Set problem: Search the data below for the word "part" and copy each line that holds it.

Data excerpt:
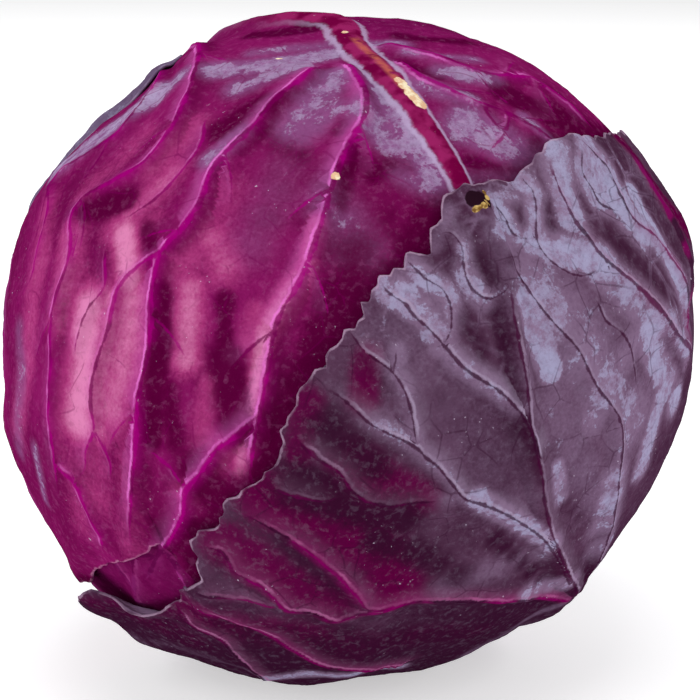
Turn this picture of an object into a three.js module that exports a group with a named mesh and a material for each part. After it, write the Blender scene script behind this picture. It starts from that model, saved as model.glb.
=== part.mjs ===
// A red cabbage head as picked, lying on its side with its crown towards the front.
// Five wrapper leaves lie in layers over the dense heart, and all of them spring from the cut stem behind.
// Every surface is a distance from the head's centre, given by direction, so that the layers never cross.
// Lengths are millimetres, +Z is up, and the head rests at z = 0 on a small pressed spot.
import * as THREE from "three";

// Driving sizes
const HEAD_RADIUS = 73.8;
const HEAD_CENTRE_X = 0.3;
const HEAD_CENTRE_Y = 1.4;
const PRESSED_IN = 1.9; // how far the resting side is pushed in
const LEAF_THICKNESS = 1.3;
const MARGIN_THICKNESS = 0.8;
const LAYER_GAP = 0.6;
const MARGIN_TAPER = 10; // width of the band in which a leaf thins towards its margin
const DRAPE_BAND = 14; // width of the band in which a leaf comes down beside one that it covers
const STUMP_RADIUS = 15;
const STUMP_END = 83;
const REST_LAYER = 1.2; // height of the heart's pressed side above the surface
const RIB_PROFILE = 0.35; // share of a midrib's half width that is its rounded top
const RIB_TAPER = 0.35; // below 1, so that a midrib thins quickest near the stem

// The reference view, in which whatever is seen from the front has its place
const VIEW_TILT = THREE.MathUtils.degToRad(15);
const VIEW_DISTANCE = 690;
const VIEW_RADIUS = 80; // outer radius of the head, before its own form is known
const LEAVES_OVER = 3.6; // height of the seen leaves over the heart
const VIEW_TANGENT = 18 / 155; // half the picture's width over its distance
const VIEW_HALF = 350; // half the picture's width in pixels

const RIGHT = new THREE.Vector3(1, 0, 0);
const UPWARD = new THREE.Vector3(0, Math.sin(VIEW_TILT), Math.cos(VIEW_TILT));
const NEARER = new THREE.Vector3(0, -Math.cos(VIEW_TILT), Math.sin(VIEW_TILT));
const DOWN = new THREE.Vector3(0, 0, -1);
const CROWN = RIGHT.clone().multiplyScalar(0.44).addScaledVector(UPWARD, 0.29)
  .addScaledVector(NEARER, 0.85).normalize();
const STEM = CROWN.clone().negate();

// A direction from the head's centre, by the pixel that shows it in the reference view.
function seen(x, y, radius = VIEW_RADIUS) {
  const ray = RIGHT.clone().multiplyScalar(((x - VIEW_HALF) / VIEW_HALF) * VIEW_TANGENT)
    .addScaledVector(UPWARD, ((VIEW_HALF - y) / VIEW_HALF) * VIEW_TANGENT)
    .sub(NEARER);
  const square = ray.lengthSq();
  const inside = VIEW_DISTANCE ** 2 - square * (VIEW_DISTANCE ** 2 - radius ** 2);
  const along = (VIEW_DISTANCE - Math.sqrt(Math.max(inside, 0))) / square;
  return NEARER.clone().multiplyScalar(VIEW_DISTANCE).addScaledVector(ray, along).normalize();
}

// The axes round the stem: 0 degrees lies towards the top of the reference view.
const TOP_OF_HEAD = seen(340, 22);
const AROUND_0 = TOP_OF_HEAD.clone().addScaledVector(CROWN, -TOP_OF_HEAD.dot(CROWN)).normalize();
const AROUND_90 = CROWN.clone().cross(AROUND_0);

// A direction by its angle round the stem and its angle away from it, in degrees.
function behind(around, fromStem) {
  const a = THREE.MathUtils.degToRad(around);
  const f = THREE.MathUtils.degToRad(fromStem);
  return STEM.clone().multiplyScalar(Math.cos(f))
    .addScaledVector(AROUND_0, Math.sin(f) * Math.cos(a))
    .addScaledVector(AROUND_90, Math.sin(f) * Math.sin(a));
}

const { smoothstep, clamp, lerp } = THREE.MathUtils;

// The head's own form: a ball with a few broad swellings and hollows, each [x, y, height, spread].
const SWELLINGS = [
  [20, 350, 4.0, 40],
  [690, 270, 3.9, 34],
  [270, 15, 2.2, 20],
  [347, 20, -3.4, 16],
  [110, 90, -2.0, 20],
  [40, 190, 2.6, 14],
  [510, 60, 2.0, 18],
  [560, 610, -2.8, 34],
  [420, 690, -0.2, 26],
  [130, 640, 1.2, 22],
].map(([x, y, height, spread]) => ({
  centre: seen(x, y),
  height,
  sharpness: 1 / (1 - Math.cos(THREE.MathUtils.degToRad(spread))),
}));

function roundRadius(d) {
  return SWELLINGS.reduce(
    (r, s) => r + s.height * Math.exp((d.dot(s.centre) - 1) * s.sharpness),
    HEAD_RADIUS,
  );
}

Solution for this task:
Turn this picture of an object into a three.js module that exports a group with a named mesh and a material for each part. After it, write the Blender scene script behind this picture. It starts from that model, saved as model.glb.
=== part.mjs ===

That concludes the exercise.